Conclusion: Parties in a Polarized Age
The paradox with which we began—widespread criticism of parties alongside their continued dominance—reflects the essential role parties play in democratic governance. Despite their unpopularity, parties provide structure to political conflict, organize electoral competition, and enable collective action in government. The question is not whether we will have parties, but what kind of parties will best serve democratic governance.
Contemporary American parties face several interconnected challenges:
Representation challenges: As parties sort ideologically and demographically, they may struggle to represent the full diversity of American perspectives. When parties become social identities rather than just policy coalitions, they may prioritize group loyalty over responsive governance.
Governing challenges: Polarized parties struggle to find common ground, particularly during periods of divided government. The constitutional system of checks and balances assumes some willingness to compromise across institutional boundaries, which becomes difficult when party identity overrides institutional loyalty.
Legitimacy challenges: When citizens view the opposing party not just as wrong but as a fundamental threat to American values, it becomes difficult to maintain the shared commitment to democratic norms necessary for stable governance. Accepting the legitimacy of opposition party victories becomes particularly challenging in this environment.
Although these challenges may seem insurmountable today, parties will inevitably adapt. Throughout American history, parties have reinvented themselves in response to new challenges, absorbing new constituencies and issues while maintaining their institutional continuity. The current period of polarization and sorting may eventually give way to new alignments that better accommodate the diverse perspectives within American society.
In the meantime, understanding how parties function helps citizens engage more effectively with the political system. Rather than lamenting the existence of parties or hoping for their demise, democratic citizens might focus on making parties more responsive to public concerns and better able to deliver effective governance despite constitutional constraints.

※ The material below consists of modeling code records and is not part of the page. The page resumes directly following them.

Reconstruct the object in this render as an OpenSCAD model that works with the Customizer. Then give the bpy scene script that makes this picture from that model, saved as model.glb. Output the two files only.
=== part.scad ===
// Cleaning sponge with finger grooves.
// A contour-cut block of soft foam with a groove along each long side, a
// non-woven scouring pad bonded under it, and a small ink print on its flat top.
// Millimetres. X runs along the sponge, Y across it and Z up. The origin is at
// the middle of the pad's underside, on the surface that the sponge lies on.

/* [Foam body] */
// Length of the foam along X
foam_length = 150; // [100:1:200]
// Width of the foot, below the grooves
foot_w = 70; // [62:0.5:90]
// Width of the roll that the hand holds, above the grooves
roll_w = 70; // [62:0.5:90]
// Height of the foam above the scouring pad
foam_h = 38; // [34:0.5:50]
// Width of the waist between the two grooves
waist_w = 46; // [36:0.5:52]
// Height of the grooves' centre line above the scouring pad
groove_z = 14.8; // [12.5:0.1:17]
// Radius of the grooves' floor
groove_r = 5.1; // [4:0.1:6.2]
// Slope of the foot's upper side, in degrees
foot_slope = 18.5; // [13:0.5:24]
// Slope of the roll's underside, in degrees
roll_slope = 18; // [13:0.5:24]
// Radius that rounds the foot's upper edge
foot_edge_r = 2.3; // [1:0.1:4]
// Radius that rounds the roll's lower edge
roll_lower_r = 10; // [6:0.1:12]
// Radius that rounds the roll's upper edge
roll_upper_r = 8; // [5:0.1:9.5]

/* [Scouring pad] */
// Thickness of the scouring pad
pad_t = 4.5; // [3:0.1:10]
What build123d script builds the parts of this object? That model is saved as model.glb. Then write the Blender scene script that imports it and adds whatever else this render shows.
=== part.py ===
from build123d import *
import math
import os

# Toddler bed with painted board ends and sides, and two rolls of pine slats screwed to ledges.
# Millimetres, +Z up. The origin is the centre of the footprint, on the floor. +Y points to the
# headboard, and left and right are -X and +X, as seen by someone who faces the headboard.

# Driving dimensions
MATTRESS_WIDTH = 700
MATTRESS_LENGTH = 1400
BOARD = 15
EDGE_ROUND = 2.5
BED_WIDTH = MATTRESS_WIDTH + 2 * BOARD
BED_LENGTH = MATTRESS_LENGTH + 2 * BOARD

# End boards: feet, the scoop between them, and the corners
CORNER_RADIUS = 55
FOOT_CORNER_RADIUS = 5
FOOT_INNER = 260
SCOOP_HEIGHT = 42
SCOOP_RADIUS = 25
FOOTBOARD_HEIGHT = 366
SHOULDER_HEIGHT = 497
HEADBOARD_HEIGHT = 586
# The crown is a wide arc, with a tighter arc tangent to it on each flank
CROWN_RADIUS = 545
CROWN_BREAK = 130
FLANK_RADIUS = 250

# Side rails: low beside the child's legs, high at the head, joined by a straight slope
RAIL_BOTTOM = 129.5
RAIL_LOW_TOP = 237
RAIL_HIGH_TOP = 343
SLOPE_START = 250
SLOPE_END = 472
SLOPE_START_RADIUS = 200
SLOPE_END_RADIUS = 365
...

The framers may have hoped to avoid parties, but generations of political experience suggest that democracy requires them, just as it requires citizens to hold them accountable.
Key Terms
Political parties: Coalitions of politicians, interest groups, activists, and voters who seek to control government by winning elections.
Duverger's Law: The principle that single-member district plurality electoral systems tend to produce two-party systems.
Partisan sorting: The process by which ideological views and partisan identification have become increasingly aligned.
Party in government: Elected officials who represent their party in governmental institutions.
Party organization: The formal structures and networks that maintain party operations between elections.
Party in the electorate: Ordinary citizens who identify with and support a political party.